The reason I wax so poetically about Wikipedia is specifically because it is a (nearly) universally accessible method by which the human race can mitigate knowledge hoarding by the elite. While I laud the hours of research a physicist may have done to achieve successful storage of hydrogen storage in palladium (I went to grad school, remember), it is no longer necessary to be a physicist to read about it and understand what they did. Wikipedia specifically, and the internet in general, is creating a situation where knowledge inequality is being eliminated.

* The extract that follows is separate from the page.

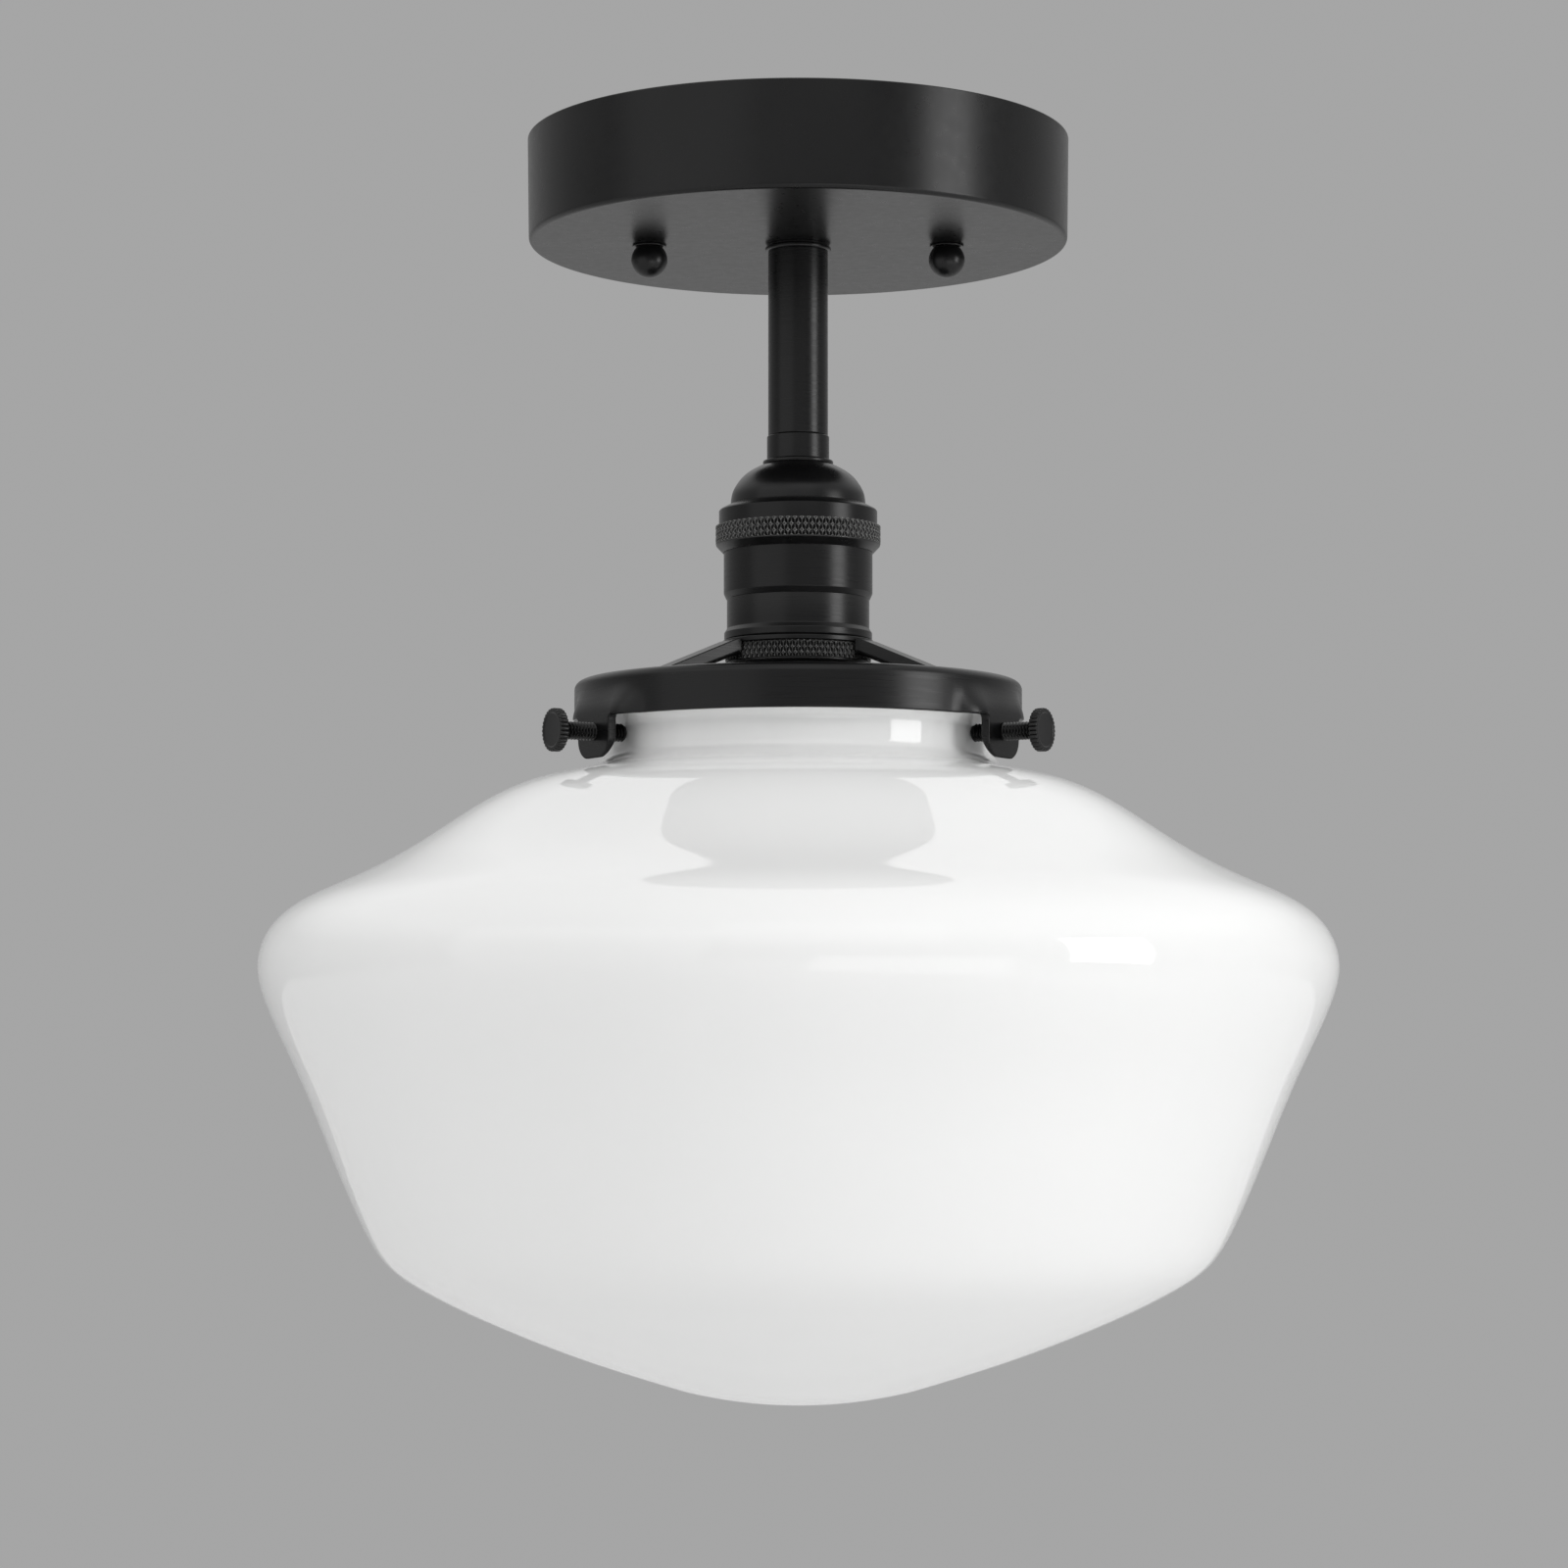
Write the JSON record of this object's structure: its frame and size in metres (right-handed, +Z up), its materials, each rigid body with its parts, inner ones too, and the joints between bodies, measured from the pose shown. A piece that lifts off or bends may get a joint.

Of course there is a backlash. People claim that the internet has destroyed their livelihood. This is possible. It is specifically because the rise of society sloughs off certain aged economies that social welfare programs must exist. But that is a topic much more in the realm of a philosophical leftist like Freddie DeBoer.

Instead let us get back on topic: the capabilities of the human species. Last month and before, I have ranted and orated and ranted some more about the complete collapse of the environment, and how I believe the biosphere on this planet has been forced along a path that is unsustainable and that humanity is set up in such a way that we cannot legislate a fix..and human nature does not accept the sacrifices necessary for the fix either.
But it does not have to be so! Even as I type this, I realize my petty words will reach almost no one; my suggested actions will affect even fewer. In my back and forth with Benjamin Dueholm over the essence of monogamy he has made an invaluable point: regardless of whether our ancient, proto-human ancestry was monogamous or polygamous, humans are (perhaps uniquely in the entire animalian history of Earth) capable of choosing to be or not be monogamous as we wish.
This choice...the simple ability to say "yes" or "no" ad infinitum is the most powerful tool Nature (or God or whatever) ever bestowed upon a species.

And so I guess what I want is for people to start choosing to see the good in each other. Can I see the good in Sarah Palin? It wouldn't be easy. Pointing out a good quality in a person you despise is really hard without mentioning the qualities you hate first. Can I see the good in Glenn Beck? Can I see the good in Nancy Pelosi? Can I see good in Steve Jobs?
Before compelling my readership to do anything, I must do it myself. And so I challenge you, readers, to do what I am actively trying (with limited success I must admit) to do: regardless of my feelings towards a person and their opinions I will try to see the good in them.

People are idiots. People are hypocrites. People are greedy and self-serving and stuck in their ways. People are spiteful. People are egomaniacal or narcissistic or both. But if we all start focusing on the good in each other: people can sacrifice, people can work hard, people can respect each other, people can laugh and cry and hug each other...if we start seeing those things, it becomes easier for us to work with them, and they with us. In short, it becomes easier to work together and stop mucking up the future.